According to the search team led by Sajid Ali Sadpara, Muhammad Ali’s son, the bodies were lying directly at and below the so-called “Bottleneck”, the avalanche-prone key section of the route at around 8,200 meters. What exactly happened to them, whether they died in the ascent or descent, remains open for the time being.

Ali’s, Mohr’s and Sigurjonsson’s families would like – if it is possible – to have the bodies of the deceased brought down from the mountain so they can be buried at home. “They are at 8,000 meters and helicopters cannot reach that altitude. Only with human strength it is possible to bring them down further,” Federico Scheuch, a cousin of Juan Pablo Mohr, wrote on Instagram. “We must assume that the priority of most teams is to reach the summit and not to perform the rescue.”
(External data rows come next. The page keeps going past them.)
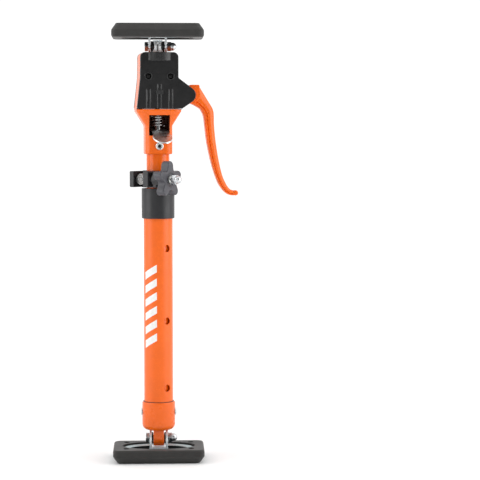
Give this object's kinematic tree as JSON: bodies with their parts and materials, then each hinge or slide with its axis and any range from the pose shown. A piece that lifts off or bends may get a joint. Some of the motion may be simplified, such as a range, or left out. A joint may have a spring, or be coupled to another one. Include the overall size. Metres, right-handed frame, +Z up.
{
  "type": "telescopic support pole",
  "caption": "Telescopic pole with clamp collar, trigger-driven push rod and tilting rubber pads at both ends, for propping boards and cabinets.",
  "frame": {"origin": "centre of the foot pad's ground face", "axes": "+Z up along the pole, +X to the trigger's side, -Y to the front"},
  "size_m": [0.1403, 0.0854, 0.484],
  "materials": {
    "pad_rubber": "matt moulded rubber",
    "zinc": "bright zinc plating",
    "black_steel": "blackened steel",
    "orange_paint": "semi-gloss orange powder coat",
    "orange_cast": "semi-gloss orange paint on castings",
    "black_plastic": "satin moulded plastic",
    "grey_plastic": "satin moulded plastic",
    "knob_plastic": "satin moulded plastic",
    "chrome": "bright plated nuts",
    "spring_steel": "drawn spring wire"
  },
  "bodies": {
    "foot": {"foot_pad": "pad_rubber", "foot_plate": "zinc", "foot_bracket": "zinc", "foot_pivot_bolt": "zinc", "foot_cap_nut": "chrome"},
    "lower_tube": {"foot_spacer_left": "black_plastic", "foot_spacer_right": "black_plastic", "foot_socket": "orange_cast", "socket_rivet": "zinc", "outer_tube": "orange_paint", "guide_bush": "black_plastic", "clamp_collar": "grey_plastic", "clamp_barrel_nut": "zinc"},
    "knob": {"clamp_knob": "knob_plastic", "knob_insert": "zinc", "clamp_bolt": "zinc", "clamp_cap_nut": "chrome"},
    "upper_tube": {"inner_tube": "orange_paint", "tube_plug": "black_plastic", "button_spring": "spring_steel", "head_housing": "orange_cast", "neck_rivet_front": "zinc", "neck_rivet_back": "zinc", "front_cover": "black_plastic", "back_cover": "black_plastic", "cover_screw_left": "black_steel", "cover_screw_right": "black_steel", "cover_nut_left": "zinc", "cover_nut_right": "zinc", "lower_rod_bush": "black_plastic", "upper_rod_bush": "black_plastic", "drive_spring": "spring_steel", "brake_spring": "spring_steel", "handle_pin": "spring_steel"},
    "button": {"snap_button": "zinc"},
    "trigger": {"handle": "orange_cast"},
    "drive": {"drive_plate": "zinc"},
    "release": {"release_plate": "zinc"},
    "rod": {"push_rod": "zinc", "rod_stop": "black_plastic", "rod_stop_pin": "spring_steel"},
    "lug": {"rod_lug": "zinc", "top_spacer_left": "black_plastic", "top_spacer_right": "black_plastic"},
    "top": {"top_pad": "pad_rubber", "top_plate": "zinc", "top_bracket": "zinc", "top_pivot_bolt": "zinc", "top_cap_nut": "chrome"}
  },
  "joints": [
    {"name": "foot_tilt", "type": "hinge", "parent": "foot", "child": "lower_tube", "pos_m": [0, 0, 0.0246], "axis": [1, 0, 0], "range_deg": [-45, 45]},
    {"name": "tube_slide", "type": "slide", "parent": "lower_tube", "child": "upper_tube", "axis": [0, 0, 1], "range_m": [0, 0.1554], "deforming": ["snap_button"]},
    {"name": "button_press", "type": "slide", "parent": "upper_tube", "child": "button", "axis": [0.6157, -0.788, 0], "range_m": [0, 0.0042], "stiffness_N_per_m": 800, "springref_m": -0.002, "deforming": ["button_spring"]},
    {"name": "knob_turn", "type": "hinge", "parent": "lower_tube", "child": "knob", "pos_m": [-0.01293, -0.0178, 0.3138], "axis": [0.809, -0.5878, 0], "range_deg": [0, 720]},
    {"name": "handle_squeeze", "type": "hinge", "parent": "upper_tube", "child": "trigger", "pos_m": [0.03136, 0.00385, 0.406], "axis": [-0.1219, 0.9925, 0], "range_deg": [0, 22], "stiffness_Nm_per_rad": 1.5, "springref_deg": -11.46},
    {"name": "drive_lift", "type": "slide", "parent": "upper_tube", "child": "drive", "axis": [0, 0, 1], "range_m": [0, 0.0095], "deforming": ["drive_spring"]},
    {"name": "release_lift", "type": "hinge", "parent": "upper_tube", "child": "release", "pos_m": [-0.00122, 0.00992, 0.3693], "axis": [-0.9925, -0.1219, 0], "range_deg": [0, 9], "stiffness_Nm_per_rad": 0.4, "springref_deg": -11.46, "deforming": ["brake_spring"]},
    {"name": "rod_slide", "type": "slide", "parent": "upper_tube", "child": "rod", "axis": [0, 0, 1], "range_m": [0, 0.13]},
    {"name": "pad_swivel", "type": "hinge", "parent": "rod", "child": "lug", "pos_m": [0, 0, 0.4534], "axis": [0, 0, 1], "continuous": true},
    {"name": "top_tilt", "type": "hinge", "parent": "lug", "child": "top", "pos_m": [0, 0, 0.4594], "axis": [1, 0, 0], "range_deg": [-40, 40]}
  ],
  "couplings": [
    {"joint": "drive_lift", "follows": "handle_squeeze", "m_per_rad": 0.0232}
  ]
}
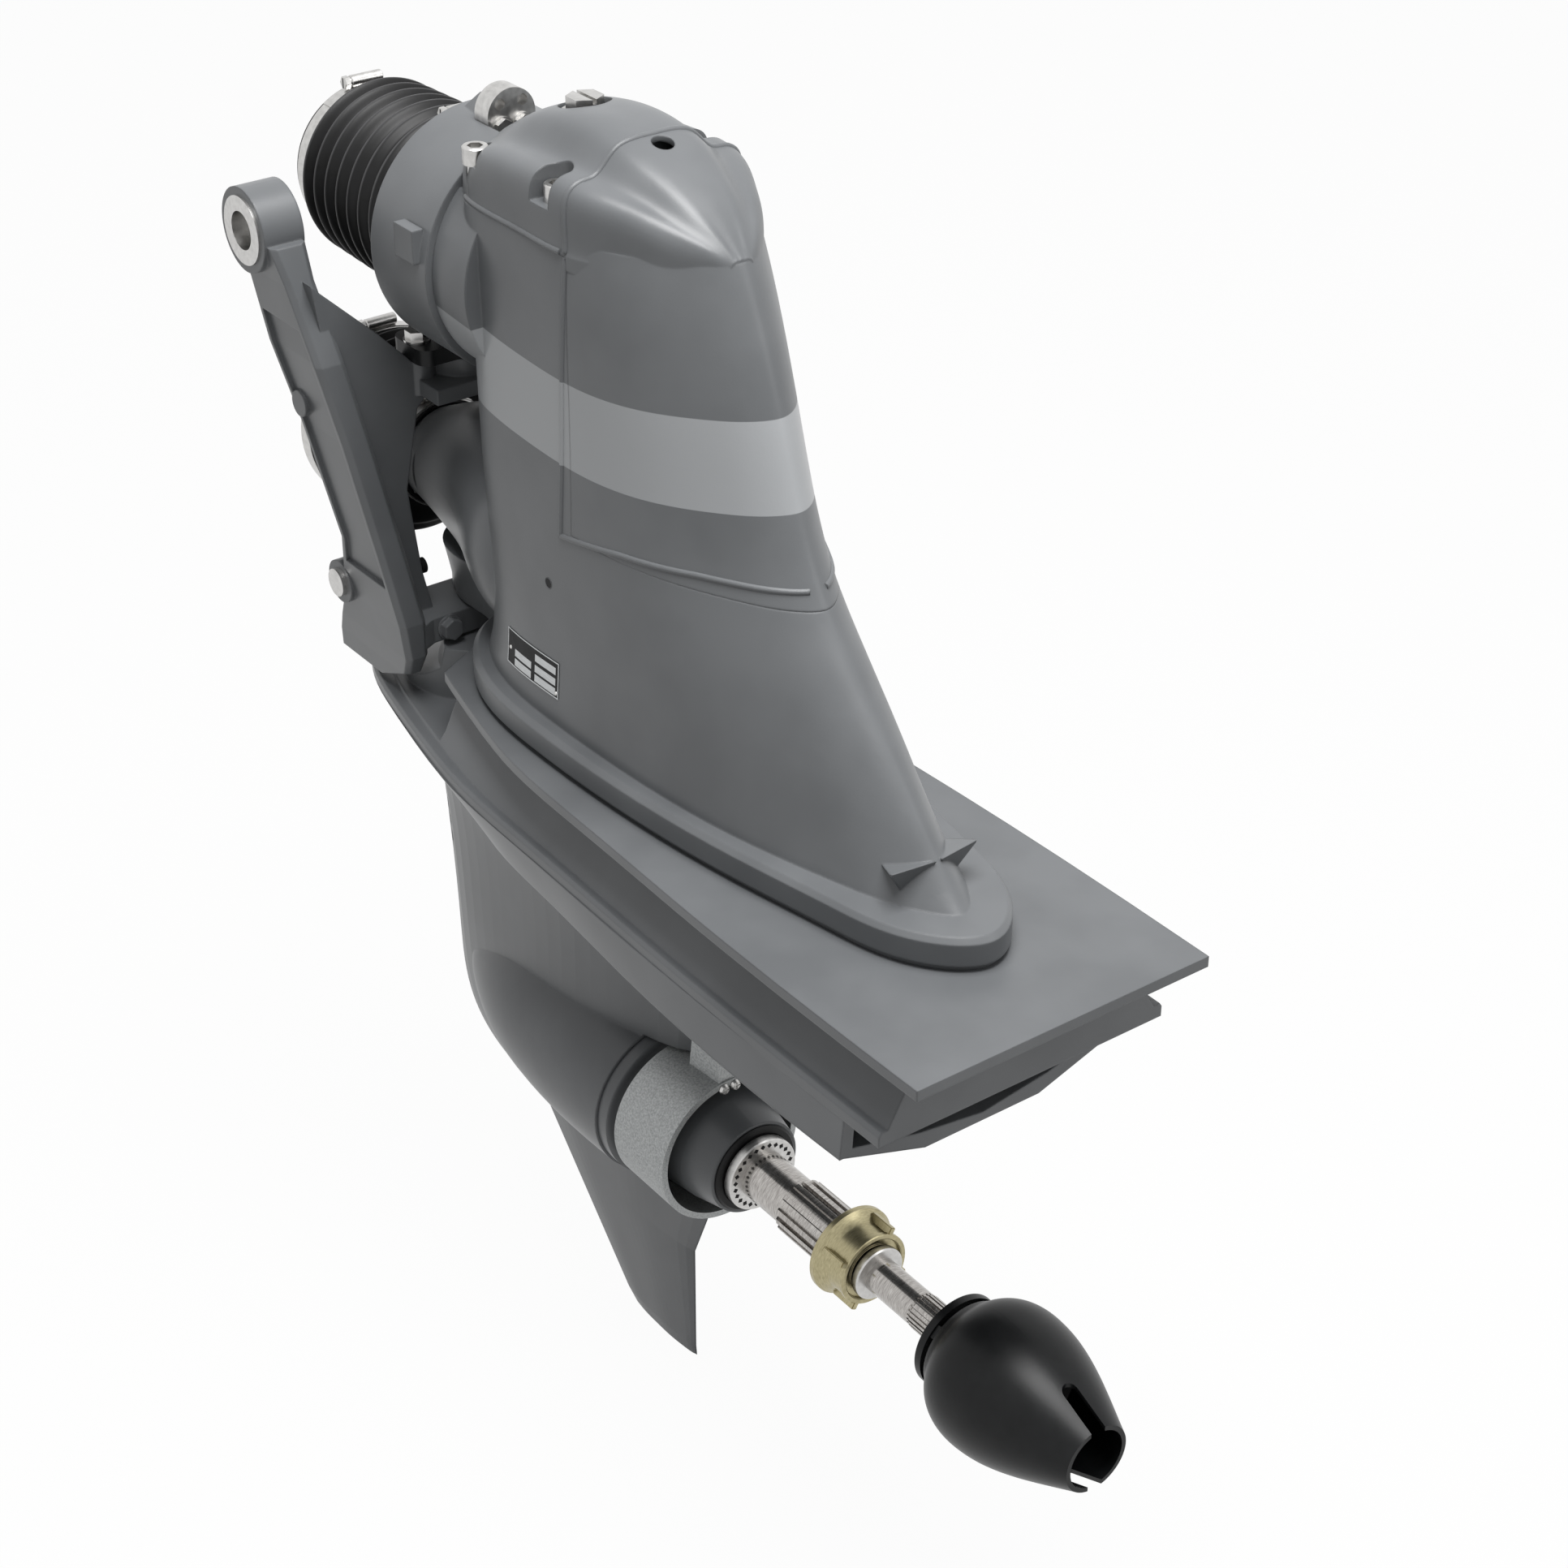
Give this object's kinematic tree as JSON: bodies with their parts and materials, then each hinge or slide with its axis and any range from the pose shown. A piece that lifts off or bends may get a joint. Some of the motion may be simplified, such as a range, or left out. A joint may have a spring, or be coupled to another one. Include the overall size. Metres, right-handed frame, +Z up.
{
  "type": "sterndrive",
  "caption": "Sterndrive leg with a steering fork, gearcase, exhaust passage, lower gear housing with skeg, and coaxial contra-rotating propeller shafts with a tail cone.",
  "frame": {"origin": "where the tilt axis of the fork's eyes crosses the centre plane, on the input shaft's axis", "axes": "+X forward to the transom, +Y to port, +Z up"},
  "size_m": [0.915, 0.288, 1.0115],
  "materials": {
    "grey_paint": "satin",
    "black_paint": "satin",
    "anode": "rough",
    "bronze": "satin",
    "machined_steel": "machined",
    "hardened_steel": "ground",
    "stainless": "satin",
    "rubber": "matt",
    "black_plastic": "satin"
  },
  "bodies": {
    "fork": {"suspension_fork": "grey_paint", "tilt_bushes": "bronze", "trim_pins": "machined_steel", "upper_pivot_flange": "black_paint", "upper_pivot_bolts": "stainless", "upper_pivot_bush": "bronze", "lower_pivot_bush": "bronze", "clamp_bolt": "stainless", "stop_buffers": "rubber", "ujoint_bellows": "rubber", "bellows_clamp_front": "stainless", "exhaust_bellows": "rubber", "exhaust_clamp_front": "stainless"},
    "leg": {"leg_casing": "grey_paint", "input_housing": "grey_paint", "top_cover": "grey_paint", "rear_cowl": "grey_paint", "cover_screws": "stainless", "filler_plug": "stainless", "hydraulic_block": "grey_paint", "hydraulic_plugs": "stainless", "bellows_clamp_aft": "stainless", "exhaust_clamp_aft": "stainless", "upper_pivot_pin": "machined_steel", "lower_pivot_pin": "machined_steel", "lower_gear_housing": "grey_paint", "bearing_carrier": "grey_paint", "anode_ring": "anode", "anode_screws": "stainless", "prop_seal": "rubber", "input_bearing": "hardened_steel", "input_seal": "rubber", "upper_gear_bearings": "hardened_steel", "vertical_shaft_bearing": "hardened_steel", "lower_pinion_bearing": "hardened_steel", "inner_gear_bearing": "hardened_steel", "outer_gear_bearing": "hardened_steel", "outer_shaft_bearing": "hardened_steel"},
    "input_line": {"input_shaft": "machined_steel", "front_cross": "machined_steel", "centre_yoke": "machined_steel", "aft_cross": "machined_steel"},
    "drive_line": {"drive_yoke": "machined_steel", "input_pinion": "hardened_steel"},
    "top_gear": {"upper_bevel_gear": "hardened_steel"},
    "bottom_gear": {"lower_bevel_gear": "hardened_steel"},
    "vertical_line": {"vertical_shaft_upper": "machined_steel", "shaft_coupling": "machined_steel", "vertical_shaft_lower": "machined_steel", "lower_pinion": "hardened_steel"},
    "clutch": {"cone_clutch": "machined_steel"},
    "inner_line": {"inner_prop_shaft": "machined_steel", "inner_shaft_gear": "hardened_steel", "inner_collar": "machined_steel", "prop_cone": "black_plastic"},
    "outer_line": {"outer_prop_shaft": "machined_steel", "outer_shaft_gear": "hardened_steel", "thrust_collar": "machined_steel", "ring_nut": "bronze", "inner_seal": "rubber"}
  },
  "joints": [
    {"name": "steering", "type": "hinge", "parent": "fork", "child": "leg", "pos_m": [-0.05, 0, 0], "axis": [0, 0, 1], "range_deg": [-28, 28], "deforming": ["ujoint_bellows", "exhaust_bellows"]},
    {"name": "input_spin", "type": "hinge", "parent": "fork", "child": "input_line", "pos_m": [0, 0, 0], "axis": [1, 0, 0], "continuous": true},
    {"name": "drive_spin", "type": "hinge", "parent": "leg", "child": "drive_line", "pos_m": [-0.1, 0, 0], "axis": [1, 0, 0], "continuous": true},
    {"name": "top_gear_spin", "type": "hinge", "parent": "leg", "child": "top_gear", "pos_m": [-0.225, 0, 0.03], "axis": [0, 0, 1], "continuous": true},
    {"name": "bottom_gear_spin", "type": "hinge", "parent": "leg", "child": "bottom_gear", "pos_m": [-0.225, 0, -0.03], "axis": [0, 0, 1], "continuous": true},
    {"name": "inner_prop_spin", "type": "hinge", "parent": "leg", "child": "inner_line", "pos_m": [-0.4, 0, -0.64], "axis": [1, 0, 0], "continuous": true},
    {"name": "outer_prop_spin", "type": "hinge", "parent": "leg", "child": "outer_line", "pos_m": [-0.4, 0, -0.64], "axis": [1, 0, 0], "continuous": true},
    {"name": "vertical_spin", "type": "hinge", "parent": "leg", "child": "vertical_line", "pos_m": [-0.225, 0, -0.3], "axis": [0, 0, 1], "continuous": true},
    {"name": "clutch_shift", "type": "slide", "parent": "vertical_line", "child": "clutch", "axis": [0, 0, 1], "range_m": [-0.0015, 0.0015]}
  ],
  "couplings": [
    {"joint": "drive_spin", "follows": "input_spin", "ratio": 1},
    {"joint": "top_gear_spin", "follows": "input_spin", "ratio": -0.75},
    {"joint": "bottom_gear_spin", "follows": "input_spin", "ratio": 0.75},
    {"joint": "outer_prop_spin", "follows": "inner_prop_spin", "ratio": -1},
    {"joint": "vertical_spin", "follows": "inner_prop_spin", "ratio": -1.5385}
  ]
}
Samina Baig abandons summit attempt and expedition

Samina Baig (r.) at K2 Base Camp

On Monday – as reported – the Scottish top climber Rick Allen had died in an avalanche on K2. Samina Baig referred to this accident, among others, when she announced the end of her attempt to become the first woman from Pakistan to reach the summit of the second highest mountain on earth. “Assessing the danger and unclarity on the mountain above, I was mentally very disturbed as on the one hand I had the summit as my dream, on the other hand, was the safety of my life and my team,” the 30-year-old wrote on Facebook. “Hence I made the most difficult decision to call off the summit push and expedition.”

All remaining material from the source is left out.